## DESCRIPTION OF THE TASK
Pick out every line holding the string "picture" and copy it.

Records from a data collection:
# # #
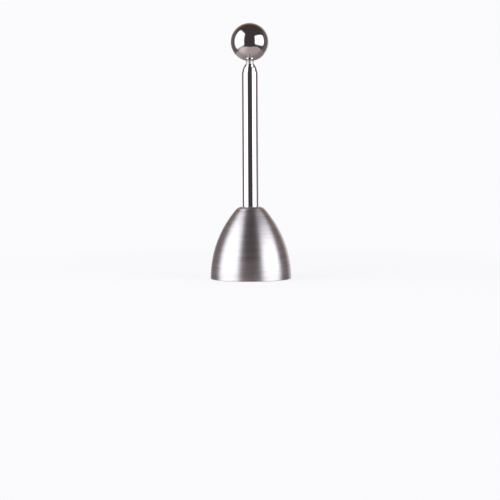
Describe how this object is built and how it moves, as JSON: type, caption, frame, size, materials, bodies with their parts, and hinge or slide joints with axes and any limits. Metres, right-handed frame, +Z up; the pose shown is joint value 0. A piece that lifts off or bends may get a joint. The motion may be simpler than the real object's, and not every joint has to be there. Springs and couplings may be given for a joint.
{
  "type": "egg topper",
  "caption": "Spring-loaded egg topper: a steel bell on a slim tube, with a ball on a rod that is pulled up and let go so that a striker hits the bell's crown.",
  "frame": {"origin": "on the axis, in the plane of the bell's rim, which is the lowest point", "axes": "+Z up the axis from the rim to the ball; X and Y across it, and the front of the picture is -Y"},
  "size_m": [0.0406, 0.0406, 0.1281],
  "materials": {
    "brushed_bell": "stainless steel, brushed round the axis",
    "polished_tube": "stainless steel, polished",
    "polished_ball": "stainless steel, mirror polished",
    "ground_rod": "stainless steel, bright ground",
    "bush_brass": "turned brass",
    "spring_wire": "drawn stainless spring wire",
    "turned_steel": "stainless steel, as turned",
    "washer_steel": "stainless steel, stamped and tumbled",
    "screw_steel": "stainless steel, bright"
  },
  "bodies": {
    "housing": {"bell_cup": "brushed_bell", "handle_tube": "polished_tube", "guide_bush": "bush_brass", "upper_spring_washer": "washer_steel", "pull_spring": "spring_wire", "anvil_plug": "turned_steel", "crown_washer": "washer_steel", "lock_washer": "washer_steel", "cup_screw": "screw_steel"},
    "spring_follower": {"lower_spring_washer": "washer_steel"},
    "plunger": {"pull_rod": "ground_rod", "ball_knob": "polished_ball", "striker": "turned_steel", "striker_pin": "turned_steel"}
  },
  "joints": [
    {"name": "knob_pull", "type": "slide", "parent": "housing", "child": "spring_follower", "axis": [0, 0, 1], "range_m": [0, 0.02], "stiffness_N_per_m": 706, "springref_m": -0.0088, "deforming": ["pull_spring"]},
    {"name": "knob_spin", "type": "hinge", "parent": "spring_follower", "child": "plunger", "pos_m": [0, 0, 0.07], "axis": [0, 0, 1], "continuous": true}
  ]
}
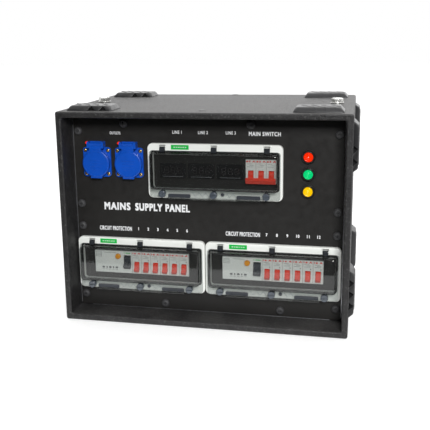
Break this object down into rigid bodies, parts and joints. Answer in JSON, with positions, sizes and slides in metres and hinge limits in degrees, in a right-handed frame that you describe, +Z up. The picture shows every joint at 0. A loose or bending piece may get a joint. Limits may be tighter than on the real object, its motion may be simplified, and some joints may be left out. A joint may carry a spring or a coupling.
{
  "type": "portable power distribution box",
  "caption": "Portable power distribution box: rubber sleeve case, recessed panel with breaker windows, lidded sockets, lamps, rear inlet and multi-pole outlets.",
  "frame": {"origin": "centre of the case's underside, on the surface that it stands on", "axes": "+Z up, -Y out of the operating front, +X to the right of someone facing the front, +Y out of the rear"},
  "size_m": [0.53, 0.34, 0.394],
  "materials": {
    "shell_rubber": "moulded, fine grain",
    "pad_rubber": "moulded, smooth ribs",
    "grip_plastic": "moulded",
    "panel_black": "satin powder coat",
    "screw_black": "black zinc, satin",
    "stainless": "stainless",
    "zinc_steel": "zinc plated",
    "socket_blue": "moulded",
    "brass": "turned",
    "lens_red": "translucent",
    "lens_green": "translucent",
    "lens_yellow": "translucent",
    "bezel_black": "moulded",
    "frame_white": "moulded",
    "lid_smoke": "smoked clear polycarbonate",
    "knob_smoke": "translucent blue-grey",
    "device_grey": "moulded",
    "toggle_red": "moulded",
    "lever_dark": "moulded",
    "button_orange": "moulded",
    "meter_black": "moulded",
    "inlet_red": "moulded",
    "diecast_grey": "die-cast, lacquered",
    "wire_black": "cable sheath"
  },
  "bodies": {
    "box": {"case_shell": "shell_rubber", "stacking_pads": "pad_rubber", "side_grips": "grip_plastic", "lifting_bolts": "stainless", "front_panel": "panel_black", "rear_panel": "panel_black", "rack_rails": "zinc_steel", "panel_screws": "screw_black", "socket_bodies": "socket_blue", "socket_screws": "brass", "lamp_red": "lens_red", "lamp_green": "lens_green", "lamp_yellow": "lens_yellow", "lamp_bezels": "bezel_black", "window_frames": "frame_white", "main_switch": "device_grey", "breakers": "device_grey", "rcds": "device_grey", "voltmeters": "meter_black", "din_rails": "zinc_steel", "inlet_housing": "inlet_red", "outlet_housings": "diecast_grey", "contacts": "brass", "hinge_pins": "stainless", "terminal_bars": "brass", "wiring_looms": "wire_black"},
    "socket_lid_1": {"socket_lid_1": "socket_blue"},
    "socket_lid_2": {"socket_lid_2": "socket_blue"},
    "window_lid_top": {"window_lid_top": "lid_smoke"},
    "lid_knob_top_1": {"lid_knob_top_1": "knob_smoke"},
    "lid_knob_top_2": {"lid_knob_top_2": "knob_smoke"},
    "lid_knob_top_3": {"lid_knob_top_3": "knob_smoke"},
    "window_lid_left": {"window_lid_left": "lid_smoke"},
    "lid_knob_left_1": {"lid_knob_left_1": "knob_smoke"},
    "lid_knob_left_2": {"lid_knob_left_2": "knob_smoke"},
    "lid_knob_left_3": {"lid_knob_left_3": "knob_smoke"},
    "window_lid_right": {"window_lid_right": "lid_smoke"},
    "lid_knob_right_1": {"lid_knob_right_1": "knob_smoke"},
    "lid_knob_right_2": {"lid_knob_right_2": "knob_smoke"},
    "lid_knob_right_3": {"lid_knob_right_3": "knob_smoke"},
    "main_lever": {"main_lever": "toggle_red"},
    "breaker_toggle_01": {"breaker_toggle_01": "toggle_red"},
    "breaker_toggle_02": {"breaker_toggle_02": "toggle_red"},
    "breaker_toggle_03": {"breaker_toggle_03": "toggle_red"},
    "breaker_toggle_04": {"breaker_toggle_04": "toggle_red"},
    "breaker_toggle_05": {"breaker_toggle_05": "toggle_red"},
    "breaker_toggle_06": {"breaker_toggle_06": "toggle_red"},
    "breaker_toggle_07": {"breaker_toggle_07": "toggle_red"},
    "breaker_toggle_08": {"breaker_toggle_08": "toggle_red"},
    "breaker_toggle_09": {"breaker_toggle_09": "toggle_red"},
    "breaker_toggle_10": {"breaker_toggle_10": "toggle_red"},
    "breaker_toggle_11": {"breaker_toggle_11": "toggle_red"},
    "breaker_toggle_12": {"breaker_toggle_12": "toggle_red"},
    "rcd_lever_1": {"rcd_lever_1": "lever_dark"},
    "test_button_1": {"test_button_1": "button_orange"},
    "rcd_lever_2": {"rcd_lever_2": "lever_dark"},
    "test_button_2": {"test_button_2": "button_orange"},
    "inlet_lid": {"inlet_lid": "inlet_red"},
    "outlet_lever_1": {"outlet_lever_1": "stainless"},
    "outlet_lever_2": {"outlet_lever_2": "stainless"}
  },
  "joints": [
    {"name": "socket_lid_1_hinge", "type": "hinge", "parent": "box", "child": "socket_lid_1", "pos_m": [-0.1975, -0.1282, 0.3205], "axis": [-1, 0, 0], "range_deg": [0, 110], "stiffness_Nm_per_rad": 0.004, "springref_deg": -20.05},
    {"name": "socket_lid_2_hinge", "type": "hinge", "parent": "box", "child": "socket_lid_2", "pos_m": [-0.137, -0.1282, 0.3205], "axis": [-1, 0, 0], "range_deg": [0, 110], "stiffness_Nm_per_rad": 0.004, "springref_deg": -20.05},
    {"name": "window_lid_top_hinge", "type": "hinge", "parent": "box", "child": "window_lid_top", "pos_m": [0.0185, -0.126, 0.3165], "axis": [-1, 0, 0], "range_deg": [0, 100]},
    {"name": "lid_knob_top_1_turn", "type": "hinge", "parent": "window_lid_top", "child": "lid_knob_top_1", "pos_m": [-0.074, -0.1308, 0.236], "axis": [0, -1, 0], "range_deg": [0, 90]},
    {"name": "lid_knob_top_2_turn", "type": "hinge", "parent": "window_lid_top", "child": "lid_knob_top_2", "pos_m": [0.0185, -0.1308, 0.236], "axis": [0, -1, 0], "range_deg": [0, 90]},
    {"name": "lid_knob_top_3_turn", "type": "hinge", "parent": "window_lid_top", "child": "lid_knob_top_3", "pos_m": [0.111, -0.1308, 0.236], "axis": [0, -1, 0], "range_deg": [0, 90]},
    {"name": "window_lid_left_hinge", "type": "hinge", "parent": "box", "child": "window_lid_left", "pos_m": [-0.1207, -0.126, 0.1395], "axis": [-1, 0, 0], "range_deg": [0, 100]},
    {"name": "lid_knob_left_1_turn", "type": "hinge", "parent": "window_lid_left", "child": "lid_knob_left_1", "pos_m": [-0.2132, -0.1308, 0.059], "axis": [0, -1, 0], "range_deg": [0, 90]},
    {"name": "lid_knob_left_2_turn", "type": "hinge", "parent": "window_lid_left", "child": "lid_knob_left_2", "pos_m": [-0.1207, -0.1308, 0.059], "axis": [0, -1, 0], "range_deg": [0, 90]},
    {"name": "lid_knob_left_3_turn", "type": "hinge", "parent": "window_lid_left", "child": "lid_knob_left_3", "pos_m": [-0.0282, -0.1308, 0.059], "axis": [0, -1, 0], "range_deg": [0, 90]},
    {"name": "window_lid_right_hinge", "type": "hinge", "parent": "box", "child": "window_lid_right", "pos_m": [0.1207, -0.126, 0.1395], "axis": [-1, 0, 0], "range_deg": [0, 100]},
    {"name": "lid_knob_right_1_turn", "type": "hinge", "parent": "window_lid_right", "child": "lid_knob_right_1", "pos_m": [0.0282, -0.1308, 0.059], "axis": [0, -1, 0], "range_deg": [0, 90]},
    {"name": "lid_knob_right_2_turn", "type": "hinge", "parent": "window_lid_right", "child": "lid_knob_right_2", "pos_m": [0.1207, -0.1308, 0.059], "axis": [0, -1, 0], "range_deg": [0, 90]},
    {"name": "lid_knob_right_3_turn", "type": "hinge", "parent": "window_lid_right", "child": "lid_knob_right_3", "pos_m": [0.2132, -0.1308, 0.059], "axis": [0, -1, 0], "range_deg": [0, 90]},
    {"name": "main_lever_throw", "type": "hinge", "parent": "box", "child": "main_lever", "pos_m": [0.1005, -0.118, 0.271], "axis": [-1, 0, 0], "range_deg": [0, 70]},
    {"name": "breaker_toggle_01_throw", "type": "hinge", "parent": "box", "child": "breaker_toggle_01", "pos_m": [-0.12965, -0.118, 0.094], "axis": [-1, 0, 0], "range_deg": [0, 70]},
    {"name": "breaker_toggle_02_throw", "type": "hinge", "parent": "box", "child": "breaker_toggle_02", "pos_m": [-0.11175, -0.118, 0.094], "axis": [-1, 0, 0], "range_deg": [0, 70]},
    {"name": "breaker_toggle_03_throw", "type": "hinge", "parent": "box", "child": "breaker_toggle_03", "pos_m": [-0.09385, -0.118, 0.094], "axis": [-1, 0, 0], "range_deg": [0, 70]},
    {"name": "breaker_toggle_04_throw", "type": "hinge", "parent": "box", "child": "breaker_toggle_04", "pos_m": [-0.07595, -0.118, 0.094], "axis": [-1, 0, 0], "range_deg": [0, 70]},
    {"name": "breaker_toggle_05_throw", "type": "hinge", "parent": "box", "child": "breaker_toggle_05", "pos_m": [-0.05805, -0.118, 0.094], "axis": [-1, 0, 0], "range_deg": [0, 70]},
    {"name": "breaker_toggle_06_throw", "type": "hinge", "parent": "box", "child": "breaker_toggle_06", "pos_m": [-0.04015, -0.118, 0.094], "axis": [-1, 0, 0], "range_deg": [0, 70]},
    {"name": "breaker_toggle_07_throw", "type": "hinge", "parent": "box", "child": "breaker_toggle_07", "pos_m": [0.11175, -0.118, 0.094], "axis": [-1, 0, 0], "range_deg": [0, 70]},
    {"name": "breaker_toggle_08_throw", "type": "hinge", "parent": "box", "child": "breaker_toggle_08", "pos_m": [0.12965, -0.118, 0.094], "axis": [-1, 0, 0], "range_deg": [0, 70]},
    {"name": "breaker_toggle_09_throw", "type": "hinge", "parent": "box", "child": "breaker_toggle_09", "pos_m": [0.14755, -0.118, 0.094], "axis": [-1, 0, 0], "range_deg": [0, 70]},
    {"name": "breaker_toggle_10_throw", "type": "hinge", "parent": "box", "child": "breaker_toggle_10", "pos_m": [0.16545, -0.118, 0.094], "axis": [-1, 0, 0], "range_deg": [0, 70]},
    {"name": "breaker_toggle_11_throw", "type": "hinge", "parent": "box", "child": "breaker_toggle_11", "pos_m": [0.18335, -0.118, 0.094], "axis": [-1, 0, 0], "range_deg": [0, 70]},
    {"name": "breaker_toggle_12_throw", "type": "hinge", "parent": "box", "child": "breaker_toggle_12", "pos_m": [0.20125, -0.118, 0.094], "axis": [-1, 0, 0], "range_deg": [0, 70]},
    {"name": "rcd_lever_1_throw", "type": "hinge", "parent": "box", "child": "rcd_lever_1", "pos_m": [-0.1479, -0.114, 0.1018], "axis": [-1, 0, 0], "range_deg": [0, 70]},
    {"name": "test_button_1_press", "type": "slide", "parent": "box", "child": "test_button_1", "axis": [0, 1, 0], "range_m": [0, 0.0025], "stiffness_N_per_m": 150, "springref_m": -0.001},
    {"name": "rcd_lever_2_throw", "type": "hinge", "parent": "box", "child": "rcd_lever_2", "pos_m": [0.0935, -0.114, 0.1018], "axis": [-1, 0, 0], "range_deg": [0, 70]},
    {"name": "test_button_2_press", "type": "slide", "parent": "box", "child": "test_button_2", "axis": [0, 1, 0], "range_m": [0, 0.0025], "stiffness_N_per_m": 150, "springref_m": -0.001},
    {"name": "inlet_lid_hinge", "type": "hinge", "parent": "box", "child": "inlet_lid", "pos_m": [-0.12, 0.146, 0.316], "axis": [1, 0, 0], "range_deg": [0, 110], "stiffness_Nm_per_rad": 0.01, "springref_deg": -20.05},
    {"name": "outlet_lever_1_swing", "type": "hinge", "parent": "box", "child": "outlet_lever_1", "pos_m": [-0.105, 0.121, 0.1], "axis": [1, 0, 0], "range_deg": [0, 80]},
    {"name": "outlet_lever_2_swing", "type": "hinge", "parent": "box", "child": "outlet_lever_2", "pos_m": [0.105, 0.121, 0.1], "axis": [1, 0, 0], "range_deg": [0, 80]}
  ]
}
# # #
## SOLVED EXERCISE
  "frame": {"origin": "on the axis, in the plane of the bell's rim, which is the lowest point", "axes": "+Z up the axis from the rim to the ball; X and Y across it, and the front of the picture is -Y"},
Break this object down into rigid bodies, parts and joints. Answer in JSON, with positions, sizes and slides in metres and hinge limits in degrees, in a right-handed frame that you describe, +Z up. The picture shows every joint at 0. A loose or bending piece may get a joint. Limits may be tighter than on the real object, its motion may be simplified, and some joints may be left out. A joint may carry a spring or a coupling.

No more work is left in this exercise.